Atmel points out that for an added level of security against hackers, designs using the AVR UC3 C series can be combined with its CryptoAuthentication devices. These are dedicated security devices, small in size and low power, and work with any processor or MCU with a single GPIO. A key benefit is that they offload key storage and the execution algorithms from the MCU, thereby reducing both system cost and complexity. They are ideal too for embedded systems where space is at a premium. These tiny 3-pin SOT23 devices are available to support SHA-2, AES and ECC cryptographic algorithms.
Figure 2: Atmel’s CryptoAuthentication devices are tiny and easily integrated into embedded systems.
The SHA parts are particularly useful when installed in the radio nodes of a wireless network, so that a transmitting device (the host) can verify that it is communicating with a valid network node. Additional security is achieved by installing a device in the host or network controller, especially where developers, subcontractors or clients may have access. Furthermore, CryptoAuthentication devices can be configured to encrypt data and/or simply verify data integrity, and checking that data has not been tampered with.
The ATSHA204A-MAHDA-T, for example, is described as a full turnkey security device. It features 4.5 kb EEPROM, a standard I2C interface at speeds up to 1 Mb/s and operates from 2 to 5.5 V. A number of useful design guides and application notes are available3. A development platform, CryptoAuthXplained is designed for fast system prototyping, allowing engineers to understand easily how the device can be used for security applications. A comprehensive starter kit, the AT88CK101STK8, includes an AVR microcontroller baseboard with USB interface, allowing designers to learn and experiment on a PC platform.
Cost efficient, high security EEPROMs in the CryptoMemory series range from 1 kb to 256 kb, and user memory can be divided into up to sixteen sections for different levels of read/write access. Operating from 2.7 to 5.5 V, most are equipped with a 64-bit embedded hardware encryption engine, four sets of non-readable, 64-bit authentication keys and four sets of non-readable 64-bit session encryption keys. Code can remain safe, even under attack. Devices connect to virtually any microcontroller, to provide added security in a range of embedded applications for data protection, host/node authentication and a secure means of preventing counterfeiting and piracy. A popular part in the range is the AT88SC0808CA, featuring 8-kbit user memory divided into eight 128-byte zones, each of which may be individually set or combined to provide space for one to eight data files.
Last, but by no means least, Atmel’s CryptoController is the company’s strongest security solution, based on the industry standard Trusted Platform Module (v1.2). Designed predominantly for use at the network level, it provides IP protection, system integrity, authentication and secure communication. Based on the AVR 8-bit microcontroller, the CryptoController features secure boot, integrated, protected non-volatile storage for cryptographic keys and other secret data, hardware random number generator, active shielding, and a variety of tamper-evident circuits. Interfaces include SPI, LPC and I2C, for both PC and embedded computing systems.
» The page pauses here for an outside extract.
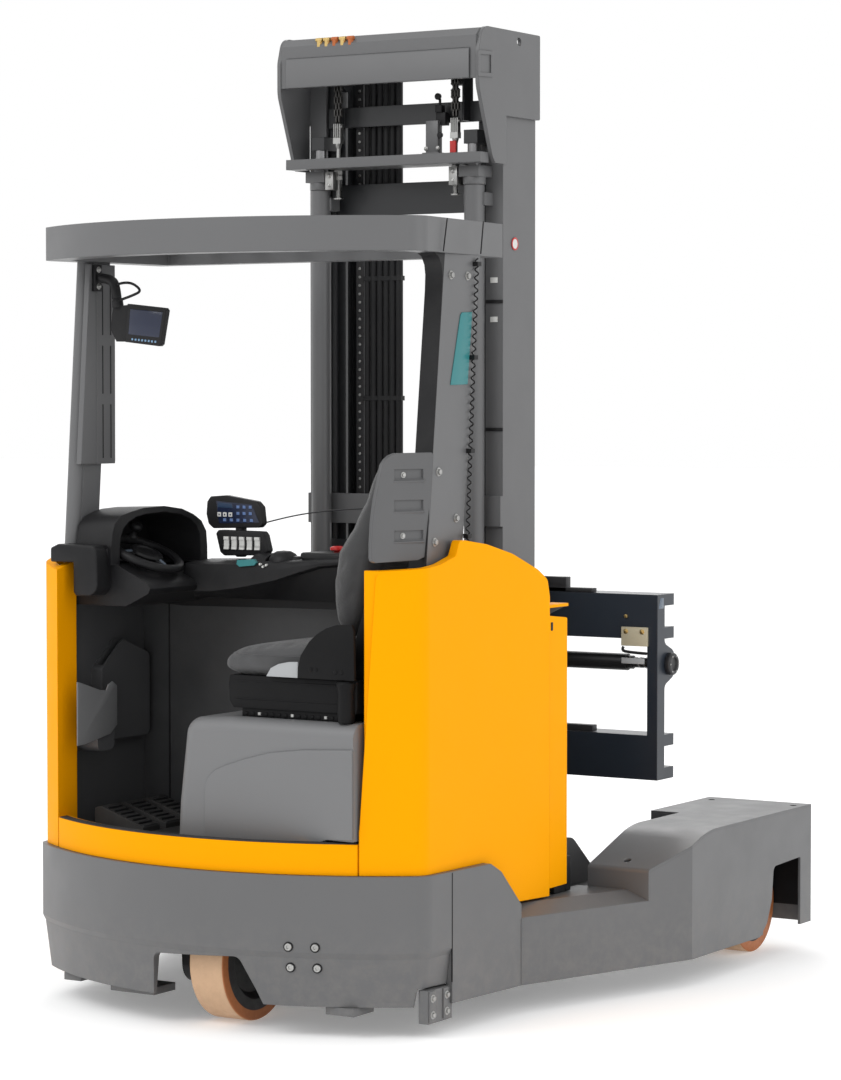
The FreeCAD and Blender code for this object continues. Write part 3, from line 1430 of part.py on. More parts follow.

The AT97SC3204T is a typical device in the range, with two-wire serial and I2C interfaces, and operating in the industrial temperature range from -40 to 85oC, and requiring a 3 to 3.6 V supply.
Clearly, security authentication and encryption technology has to be built right through the network architecture of any building automation system, and is beyond the scope of this article. However, designers of luminaires, lighting modules and lighting control systems targeted at networked system applications, particularly in commercial buildings, will increasingly have to consider security aspects.
Incorporating components, such as secure MCUs and dedicated security devices, even at the lowest level, could provide a competitive advantage.